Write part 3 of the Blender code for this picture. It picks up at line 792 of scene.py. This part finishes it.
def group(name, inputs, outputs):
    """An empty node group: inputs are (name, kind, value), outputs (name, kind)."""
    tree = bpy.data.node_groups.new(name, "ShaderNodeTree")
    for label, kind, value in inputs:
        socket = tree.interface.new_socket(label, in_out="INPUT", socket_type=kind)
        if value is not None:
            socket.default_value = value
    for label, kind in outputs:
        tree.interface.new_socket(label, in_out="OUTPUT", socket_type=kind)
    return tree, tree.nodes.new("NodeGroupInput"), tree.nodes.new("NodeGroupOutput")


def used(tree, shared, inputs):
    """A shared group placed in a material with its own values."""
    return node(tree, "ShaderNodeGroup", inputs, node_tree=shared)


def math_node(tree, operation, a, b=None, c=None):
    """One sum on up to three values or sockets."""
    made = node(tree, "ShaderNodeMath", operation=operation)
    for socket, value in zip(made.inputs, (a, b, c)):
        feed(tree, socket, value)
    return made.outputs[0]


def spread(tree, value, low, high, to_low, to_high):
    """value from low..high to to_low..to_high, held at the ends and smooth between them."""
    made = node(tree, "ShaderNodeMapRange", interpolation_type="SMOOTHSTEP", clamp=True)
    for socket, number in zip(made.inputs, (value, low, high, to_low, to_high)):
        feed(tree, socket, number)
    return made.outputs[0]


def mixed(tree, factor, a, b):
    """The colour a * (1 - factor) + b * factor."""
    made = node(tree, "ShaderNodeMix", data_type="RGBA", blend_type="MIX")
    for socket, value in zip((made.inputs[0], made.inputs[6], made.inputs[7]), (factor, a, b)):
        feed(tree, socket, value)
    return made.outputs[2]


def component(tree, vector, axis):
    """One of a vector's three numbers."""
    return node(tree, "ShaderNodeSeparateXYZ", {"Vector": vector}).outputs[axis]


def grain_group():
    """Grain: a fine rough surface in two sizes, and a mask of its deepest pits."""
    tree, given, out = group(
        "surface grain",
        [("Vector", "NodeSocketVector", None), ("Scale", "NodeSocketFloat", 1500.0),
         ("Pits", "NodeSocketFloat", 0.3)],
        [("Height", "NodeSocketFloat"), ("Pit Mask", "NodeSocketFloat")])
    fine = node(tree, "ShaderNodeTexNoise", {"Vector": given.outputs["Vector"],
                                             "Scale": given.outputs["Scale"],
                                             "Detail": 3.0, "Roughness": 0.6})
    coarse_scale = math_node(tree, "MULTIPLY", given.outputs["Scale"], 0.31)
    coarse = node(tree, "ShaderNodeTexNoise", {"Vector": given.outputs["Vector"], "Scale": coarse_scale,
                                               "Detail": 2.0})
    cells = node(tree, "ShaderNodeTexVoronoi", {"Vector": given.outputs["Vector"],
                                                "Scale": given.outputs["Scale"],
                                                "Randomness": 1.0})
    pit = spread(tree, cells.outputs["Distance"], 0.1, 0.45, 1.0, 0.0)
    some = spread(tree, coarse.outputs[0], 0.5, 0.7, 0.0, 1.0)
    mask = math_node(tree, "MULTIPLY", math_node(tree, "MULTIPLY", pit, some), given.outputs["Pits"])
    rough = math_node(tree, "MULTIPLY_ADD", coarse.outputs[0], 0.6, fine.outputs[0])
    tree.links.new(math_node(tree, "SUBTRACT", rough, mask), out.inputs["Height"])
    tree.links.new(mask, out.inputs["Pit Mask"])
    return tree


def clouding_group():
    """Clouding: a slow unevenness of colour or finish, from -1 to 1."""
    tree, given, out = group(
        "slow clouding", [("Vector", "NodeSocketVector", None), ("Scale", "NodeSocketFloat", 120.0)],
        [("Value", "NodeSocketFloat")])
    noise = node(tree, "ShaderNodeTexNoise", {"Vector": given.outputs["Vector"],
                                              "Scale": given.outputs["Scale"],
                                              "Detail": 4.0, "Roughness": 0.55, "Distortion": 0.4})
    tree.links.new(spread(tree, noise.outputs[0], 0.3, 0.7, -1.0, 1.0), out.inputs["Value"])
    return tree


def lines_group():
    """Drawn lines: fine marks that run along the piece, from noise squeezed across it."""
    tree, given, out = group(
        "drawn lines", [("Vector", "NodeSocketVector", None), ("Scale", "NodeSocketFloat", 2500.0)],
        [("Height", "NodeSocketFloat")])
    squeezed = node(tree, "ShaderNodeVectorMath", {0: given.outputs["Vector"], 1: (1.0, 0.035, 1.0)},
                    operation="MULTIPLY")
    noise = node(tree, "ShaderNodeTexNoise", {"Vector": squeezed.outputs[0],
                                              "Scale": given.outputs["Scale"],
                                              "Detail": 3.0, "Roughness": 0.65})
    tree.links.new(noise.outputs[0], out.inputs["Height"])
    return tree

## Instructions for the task
Repeat the listing in full, keeping every line exactly as it is.

## Response below
Write part 3 of the Blender code for this picture. It picks up at line 792 of scene.py. This part finishes it.
def group(name, inputs, outputs):
    """An empty node group: inputs are (name, kind, value), outputs (name, kind)."""
    tree = bpy.data.node_groups.new(name, "ShaderNodeTree")
    for label, kind, value in inputs:
        socket = tree.interface.new_socket(label, in_out="INPUT", socket_type=kind)
        if value is not None:
            socket.default_value = value
    for label, kind in outputs:
        tree.interface.new_socket(label, in_out="OUTPUT", socket_type=kind)
    return tree, tree.nodes.new("NodeGroupInput"), tree.nodes.new("NodeGroupOutput")


def used(tree, shared, inputs):
    """A shared group placed in a material with its own values."""
    return node(tree, "ShaderNodeGroup", inputs, node_tree=shared)


def math_node(tree, operation, a, b=None, c=None):
    """One sum on up to three values or sockets."""
    made = node(tree, "ShaderNodeMath", operation=operation)
    for socket, value in zip(made.inputs, (a, b, c)):
        feed(tree, socket, value)
    return made.outputs[0]


def spread(tree, value, low, high, to_low, to_high):
    """value from low..high to to_low..to_high, held at the ends and smooth between them."""
    made = node(tree, "ShaderNodeMapRange", interpolation_type="SMOOTHSTEP", clamp=True)
    for socket, number in zip(made.inputs, (value, low, high, to_low, to_high)):
        feed(tree, socket, number)
    return made.outputs[0]


def mixed(tree, factor, a, b):
    """The colour a * (1 - factor) + b * factor."""
    made = node(tree, "ShaderNodeMix", data_type="RGBA", blend_type="MIX")
    for socket, value in zip((made.inputs[0], made.inputs[6], made.inputs[7]), (factor, a, b)):
        feed(tree, socket, value)
    return made.outputs[2]


def component(tree, vector, axis):
    """One of a vector's three numbers."""
    return node(tree, "ShaderNodeSeparateXYZ", {"Vector": vector}).outputs[axis]


def grain_group():
    """Grain: a fine rough surface in two sizes, and a mask of its deepest pits."""
    tree, given, out = group(
        "surface grain",
        [("Vector", "NodeSocketVector", None), ("Scale", "NodeSocketFloat", 1500.0),
         ("Pits", "NodeSocketFloat", 0.3)],
        [("Height", "NodeSocketFloat"), ("Pit Mask", "NodeSocketFloat")])
    fine = node(tree, "ShaderNodeTexNoise", {"Vector": given.outputs["Vector"],
                                             "Scale": given.outputs["Scale"],
                                             "Detail": 3.0, "Roughness": 0.6})
    coarse_scale = math_node(tree, "MULTIPLY", given.outputs["Scale"], 0.31)
    coarse = node(tree, "ShaderNodeTexNoise", {"Vector": given.outputs["Vector"], "Scale": coarse_scale,
                                               "Detail": 2.0})
    cells = node(tree, "ShaderNodeTexVoronoi", {"Vector": given.outputs["Vector"],
                                                "Scale": given.outputs["Scale"],
                                                "Randomness": 1.0})
    pit = spread(tree, cells.outputs["Distance"], 0.1, 0.45, 1.0, 0.0)
    some = spread(tree, coarse.outputs[0], 0.5, 0.7, 0.0, 1.0)
    mask = math_node(tree, "MULTIPLY", math_node(tree, "MULTIPLY", pit, some), given.outputs["Pits"])
    rough = math_node(tree, "MULTIPLY_ADD", coarse.outputs[0], 0.6, fine.outputs[0])
    tree.links.new(math_node(tree, "SUBTRACT", rough, mask), out.inputs["Height"])
    tree.links.new(mask, out.inputs["Pit Mask"])
    return tree


def clouding_group():
    """Clouding: a slow unevenness of colour or finish, from -1 to 1."""
    tree, given, out = group(
        "slow clouding", [("Vector", "NodeSocketVector", None), ("Scale", "NodeSocketFloat", 120.0)],
        [("Value", "NodeSocketFloat")])
    noise = node(tree, "ShaderNodeTexNoise", {"Vector": given.outputs["Vector"],
                                              "Scale": given.outputs["Scale"],
                                              "Detail": 4.0, "Roughness": 0.55, "Distortion": 0.4})
    tree.links.new(spread(tree, noise.outputs[0], 0.3, 0.7, -1.0, 1.0), out.inputs["Value"])
    return tree


def lines_group():
    """Drawn lines: fine marks that run along the piece, from noise squeezed across it."""
    tree, given, out = group(
        "drawn lines", [("Vector", "NodeSocketVector", None), ("Scale", "NodeSocketFloat", 2500.0)],
        [("Height", "NodeSocketFloat")])
    squeezed = node(tree, "ShaderNodeVectorMath", {0: given.outputs["Vector"], 1: (1.0, 0.035, 1.0)},
                    operation="MULTIPLY")
    noise = node(tree, "ShaderNodeTexNoise", {"Vector": squeezed.outputs[0],
                                              "Scale": given.outputs["Scale"],
                                              "Detail": 3.0, "Roughness": 0.65})
    tree.links.new(noise.outputs[0], out.inputs["Height"])
    return tree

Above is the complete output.